Of course, like with any industry, a complex and interwoven web of factors are shaping the life sciences talent pool: from the education received by those entering (and already working in) the sector to significantly broader influences such as the strength of the overall economy and the impact of Britain’s exit from the European Union.
Bates points out that – like the capital inflows the BIA has highlighted – talent, too, is internationally mobile: “Free flow of highly-skilled talent globally is underpinned by the UK’s immigration system. To become a leading global hub for life sciences, a suitably rigorous process for the UK biotech sector to access international talent is needed, alongside continued investment in home-grown skills.”
‘Generational shift with regard to skills’
“Biotechnology across all sectors is facing a generational shift with regard to skills,” reflects Claire Skentelbery, director-general of pan-European industry association EuropaBio.
“A good example is manufacturing of advanced biologicals, whether it’s a Covid-19 vaccine, or transition to biological (rather than chemical) production of intermediates for food, fragrance and pharmaceuticals. It demands very specific skills, not only for the R&D phases but really on the competitive commercial side to allow large-scale production in response to global demand,” she tells City AM from Brussels.
Like Bates, Skentelbery highlights the confluence of factors driving life sciences’ skills challenge, as well as the cross-border nature of many topics.

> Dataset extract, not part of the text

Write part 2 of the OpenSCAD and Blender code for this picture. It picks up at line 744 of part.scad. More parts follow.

“There is a big push in Europe to ensure greater resilience of supply (in all things, not just medicines) and that means a scale-up of manufacture using advanced technologies such as biotech,” she says. “Add in the digital transition, which is right up there at the top of European Commission strategy, and you have companies across Europe scrambling to bring in this new generation of scientists and engineers. Movement of people is critical for this. No country has a full supply of talent in a frontier sector such as biotech, which is always evolving, and countries need to both develop and attract the right skills at sufficient scale to make their industries competitive globally.”

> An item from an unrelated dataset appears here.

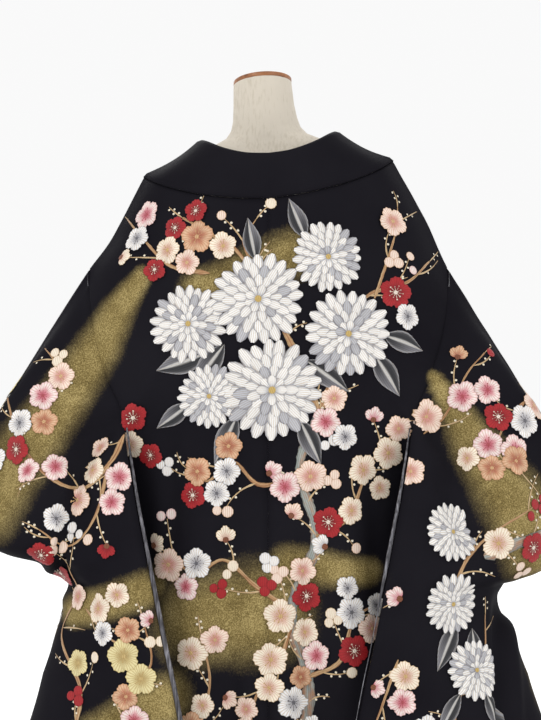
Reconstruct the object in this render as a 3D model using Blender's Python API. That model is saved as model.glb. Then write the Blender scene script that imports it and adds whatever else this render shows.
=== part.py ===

‘Capability chasm’ in data and agility
As geo-politics and other factors outside of the industry’s control evolve, so does technology, with its influence heightened by the pandemic.
“With life sciences being at the cutting-edge of technology, having a workforce that is literate in data and agility is nothing less than crucial for future success. This became even clearer through Covid-19 as companies were forced to move faster than they ever have before,” observes Kishan Moti, global client director at Avado.
“Life sciences have always focused on quite academic skills but, through the pandemic, it became apparent that they lacked broader business skills around data and agility. These aren’t traditionally taught at universities, and we found through research of our own that there is what we would call a capability chasm in these two areas,” he says.
Nonetheless, with the government’s overarching strategy document now published – and the investment flowing – the prognosis for the sector is positive.
Collaboration between public- and private-sector organisations is one of the themes of the strategy – something that the BIA’s Bates highlights.
“By working together across organisations of all shapes, sizes and technologies, skills challenges can be overcome by influencing the actions set out in the Life Sciences Vision, connecting companies and organisations, lowering the barriers to skills development and collaborating on funding opportunities,” he says.